(Scripts that build objects)
===============

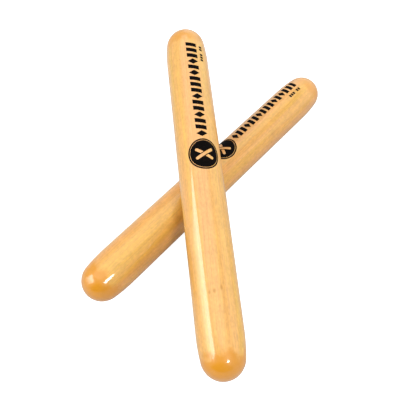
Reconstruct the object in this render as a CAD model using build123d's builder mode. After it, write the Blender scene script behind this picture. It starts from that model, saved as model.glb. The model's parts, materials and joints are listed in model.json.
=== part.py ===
"""A pair of claves: two solid turned hardwood sticks, one lying across the other.

The lower clave lies flat along X. The upper clave leans over it: its low end touches the surface, and its other end is
raised. All sizes are in millimetres and all angles in degrees. Z = 0 is the surface that the pair lies on, and the
origin is the middle of the pair's footprint.
"""

import os
from math import asin, cos, degrees, radians, sin, sqrt

from build123d import *

# One clave. Both are turned to the same size.
stick_length = 210.0
stick_diameter = 25.4
shoulder_radius = 100.0  # of the long arc that eases the shank into the nose
shoulder_turn = 8.0  # how far that arc turns before the round nose takes over

# How the pair lies.
crossing_angle = 48.0  # between the two claves, seen from above
crossing_offset = 17.5  # from the lower clave's middle to the crossing, towards -X
balance_offset = 4.5  # from the crossing to the upper clave's middle, towards its low end
resting_gap = 0.62  # between the two shanks where they are nearest: room for a thin clamp lining

# The stick's outline follows from those: shank, shoulder arc and nose arc are tangent.
stick_radius = stick_diameter / 2
shoulder_length = shoulder_radius * sin(radians(shoulder_turn))
shoulder_drop = shoulder_radius * (1 - cos(radians(shoulder_turn)))
nose_radius = (stick_radius - shoulder_drop) / cos(radians(shoulder_turn))
nose_length = nose_radius * (1 - sin(radians(shoulder_turn)))
shank_length = stick_length - 2 * (shoulder_length + nose_length)
middle_to_nose = stick_length / 2 - nose_radius  # to the centre of the nose's ball


def resting_tilt():
    """Returns the upper clave's tilt, with its low nose on the surface and its shank on the lower one's."""
    from_nose = middle_to_nose + balance_offset
    tilt = 0.0
    for _ in range(20):  # each pass corrects the tilt for the way it shortens the crossing
        lean = sin(radians(crossing_angle)) * cos(tilt)
        rise = (stick_diameter + resting_gap) * lean / sqrt(sin(tilt) ** 2 + lean**2)
        tilt = asin((stick_radius + rise - nose_radius) / from_nose)
    return degrees(tilt)


def lying_places():
    """Returns the middle of the lower clave, the middle of the upper one, and the upper one's direction."""
    tilt = radians(resting_tilt())
    heading = radians(crossing_angle)
    rising = Vector(cos(heading) * cos(tilt), sin(heading) * cos(tilt), sin(tilt))
    across = Vector(1, 0, 0).cross(rising).normalized()
    crossing = Vector(-crossing_offset, 0, stick_radius)
    upper = crossing + across * (stick_diameter + resting_gap) - rising * balance_offset

    # The upper clave's two noses reach further in Y than the lower clave does, so they set the footprint's middle.
    footprint_middle = Vector(0, upper.Y, 0)
    return Vector(0, 0, stick_radius) - footprint_middle, upper - footprint_middle, rising


def turned_stick(bed):
    """Returns one clave, turned about the X direction of the plane bed, whose origin is the clave's middle."""
    with BuildPart() as stick:
        with BuildSketch(bed):
            with BuildLine():
                shank = Line((-shank_length / 2, stick_radius), (shank_length / 2, stick_radius))
                shoulder = JernArc(shank @ 1, shank % 1, shoulder_radius, -shoulder_turn)
                nose = JernArc(shoulder @ 1, shoulder % 1, nose_radius, shoulder_turn - 90)
                mirror(shoulder, about=Plane.YZ)
                mirror(nose, about=Plane.YZ)
                Line(nose @ 1, (-(nose @ 1).X, 0))
            make_face()
        revolve(axis=Axis(bed.origin, bed.x_dir))
    return stick.part


lower_middle, upper_middle, upper_direction = lying_places()

lower_clave = turned_stick(Plane(origin=lower_middle, x_dir=(1, 0, 0), z_dir=(0, 0, 1)))
lower_clave.label = "lower_clave"

upper_side = Vector(0, 0, 1).cross(upper_direction)
upper_clave = turned_stick(
    Plane(origin=upper_middle, x_dir=upper_direction, z_dir=upper_direction.cross(upper_side))
)
upper_clave.label = "upper_clave"

# The upper clave swings about the middle of its low nose, as in the hand that strikes with it.
swing_centre = upper_middle - upper_direction * middle_to_nose
swing_axis = -upper_side.normalized()

os.makedirs("parts", exist_ok=True)
for clave in (lower_clave, upper_clave):
    export_step(clave, f"parts/{clave.label}.step")
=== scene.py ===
"""A pair of claves: two turned sticks of lacquered hard maple, lying crossed on a white table.

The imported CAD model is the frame. Each CAD stick is replaced by a finer turned stick of the same outline, and
each stick carries its print: a round badge, a long band and a short row of marks, all in black ink. Lengths
are in metres, angles in radians, and a clave's own frame has X along the stick, towards its printed end, and
Z upwards. The materials' own sizes are in millimetres.
"""

import sys

import json
import logging
from collections.abc import Callable, Iterator, Sequence
from contextlib import contextmanager
from dataclasses import dataclass
from enum import Enum
from math import asin, atan2, ceil, cos, hypot, pi, radians, sin, tan

import bmesh
import bpy
from mathutils import Euler, Matrix, Vector


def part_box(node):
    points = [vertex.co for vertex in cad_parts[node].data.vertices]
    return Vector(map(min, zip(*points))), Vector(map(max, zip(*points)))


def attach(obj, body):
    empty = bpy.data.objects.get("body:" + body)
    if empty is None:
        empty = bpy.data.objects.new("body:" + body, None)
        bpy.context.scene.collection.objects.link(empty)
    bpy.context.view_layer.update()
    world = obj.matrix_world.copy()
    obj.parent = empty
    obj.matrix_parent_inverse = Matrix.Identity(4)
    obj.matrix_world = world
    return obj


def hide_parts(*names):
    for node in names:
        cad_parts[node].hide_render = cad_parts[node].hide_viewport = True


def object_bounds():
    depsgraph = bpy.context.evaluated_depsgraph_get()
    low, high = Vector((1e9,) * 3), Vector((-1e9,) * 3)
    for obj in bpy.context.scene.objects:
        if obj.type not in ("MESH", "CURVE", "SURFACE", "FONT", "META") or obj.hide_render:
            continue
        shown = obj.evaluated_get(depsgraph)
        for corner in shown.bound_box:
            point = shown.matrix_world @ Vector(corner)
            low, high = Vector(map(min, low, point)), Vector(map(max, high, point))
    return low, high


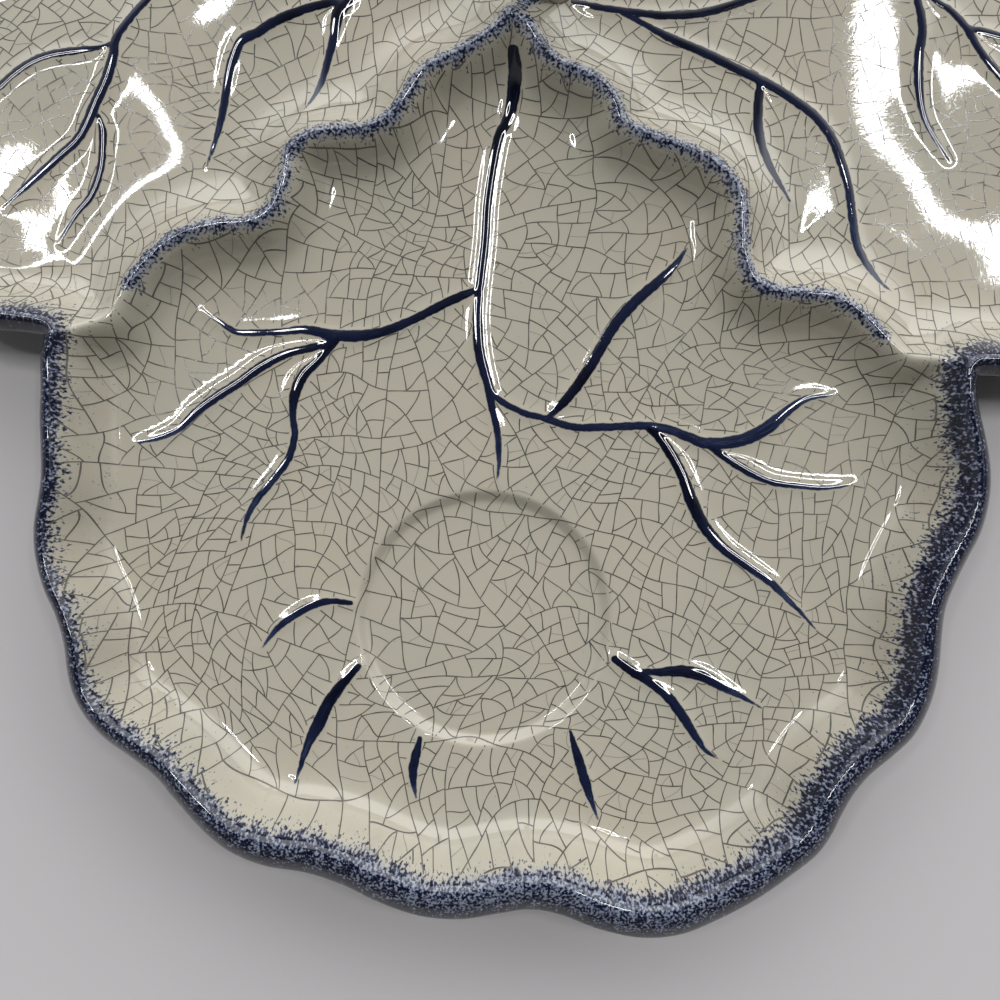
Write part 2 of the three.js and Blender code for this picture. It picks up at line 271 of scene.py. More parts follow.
def distance_to(line, reach):
    """Distance to an open line and the place of its nearest point, as a fractional index."""
    best = np.full((rows, columns), far)
    place = np.zeros((rows, columns))
    for i in range(len(line) - 1):
        a, b = line[i, :2], line[i + 1, :2]
        first = np.maximum(((np.minimum(a, b) - reach - low) / PITCH).astype(int), 0)
        last = ((np.maximum(a, b) + reach - low) / PITCH).astype(int) + 1
        ys, xs = slice(first[1], last[1]), slice(first[0], last[0])
        dx = grid_x[xs][None, :] - a[0]
        dy = grid_y[ys][:, None] - a[1]
        along = b - a
        u = np.clip((dx * along[0] + dy * along[1]) / max(along @ along, 1e-12), 0, 1)
        d = np.hypot(dx - u * along[0], dy - u * along[1])
        nearer = d < best[ys, xs]
        best[ys, xs] = np.where(nearer, d, best[ys, xs])
        place[ys, xs] = np.where(nearer, i + u, place[ys, xs])
    return best, place


def inside(loop):
    """Which raster points lie inside a closed loop."""
    mask = np.zeros((rows, columns), bool)
    a, b = loop, np.roll(loop, -1, axis=0)
    for row, y in enumerate(grid_y):
        crosses = (a[:, 1] <= y) != (b[:, 1] <= y)
        p, q = a[crosses], b[crosses]
        xs = p[:, 0] + (y - p[:, 1]) * (q[:, 0] - p[:, 0]) / (q[:, 1] - p[:, 1])
        index = np.searchsorted(grid_x, np.sort(xs))
        for start, end in zip(index[::2], index[1::2]):
            mask[row, start:end] = True
    return mask


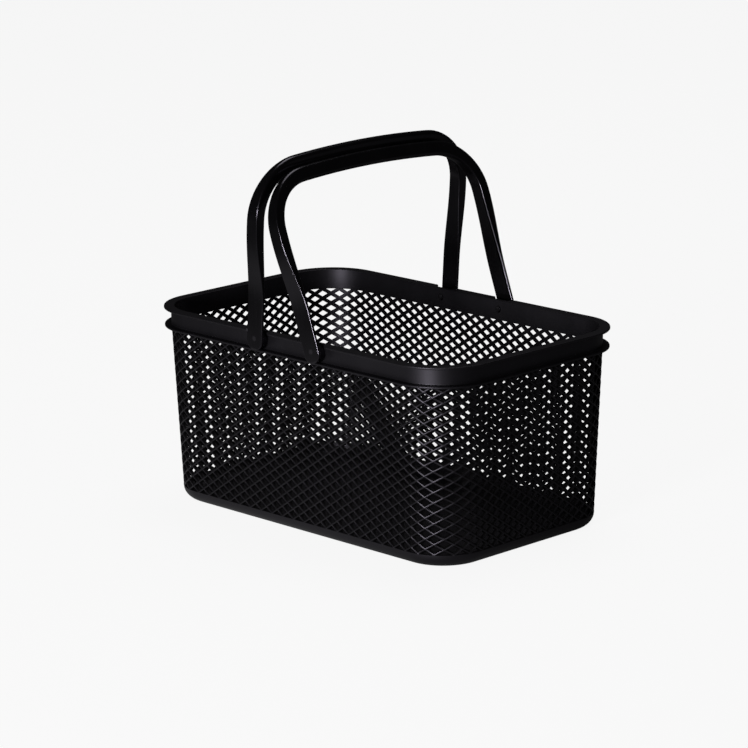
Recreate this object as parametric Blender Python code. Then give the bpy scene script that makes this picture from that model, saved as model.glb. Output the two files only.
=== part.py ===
# Organizer basket: a moulded tub with mesh walls and two swinging carry handles.
# Metres, +Z up. The tub stands on z = 0, centred on the Z axis, its long side along X.
# The tub is one moulding, held here as its rim band, its mesh walls and corners, and its base tray.

import math

import bmesh
import bpy
from mathutils import Matrix, Vector

# Tub, outside
RIM_LENGTH = 0.3
RIM_WIDTH = 0.1878
RIM_HEIGHT = 0.1411
RIM_CORNER_RADIUS = 0.04
LIP_REACH = 0.005
LIP_THICKNESS = 0.0016
FLANGE_REACH = 0.0046
FLANGE_THICKNESS = 0.0015
BAND_HEIGHT = 0.0146
WALL_THICKNESS = 0.0026
WALL_DRAFT = 0.0046
RIM_EDGE_ROUND = 0.0004

# Base
BASE_CORNER_RADIUS = 0.034
BASE_HEIGHT = 0.0096
BASE_ROUND = 0.009
FLOOR_THICKNESS = 0.0022
FLOOR_ROUND = 0.006

# Mesh walls: diamond gaps in columns and rows between two thin rails
LONG_WALL_COLUMNS = 6
SHORT_WALL_COLUMNS = 3
CORNER_COLUMNS = 1.5
MESH_ROWS = 5
RAIL_HEIGHT = 0.0014
RIB_WIDTH_OUTSIDE = 0.0042
RIB_WIDTH_INSIDE = 0.0054

# Hinges: each handle has a boss and a stub pin at both ends, sprung into the rim band
PIVOT_SPACING = 0.057
PIVOT_DROP = 0.0066
BOSS_RADIUS = 0.0055
PIN_RADIUS = 0.0021
PIN_HOLE_RADIUS = 0.0025
PIN_STAND_OUT = 0.0006
PIN_END_ROUND = 0.0005
NOTCH_CLEARANCE = 0.0015

# Handles: a strap that is wide and thin at the hinges, narrow and deep at the grip
GRIP_HEIGHT = 0.1289
SHOULDER_SPREAD = 0.0056
SHOULDER_RADIUS = 0.0408
CROWN_ANGLE = math.radians(4.5)
KNEE_START = 0.028
KNEE_LENGTH = 0.052
LEG_END_DROP = 0.0064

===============

→ Written task
Read through the data and copy every line where "depsgraph" shows up.

→ Output below
    depsgraph = bpy.context.evaluated_depsgraph_get()
        shown = obj.evaluated_get(depsgraph)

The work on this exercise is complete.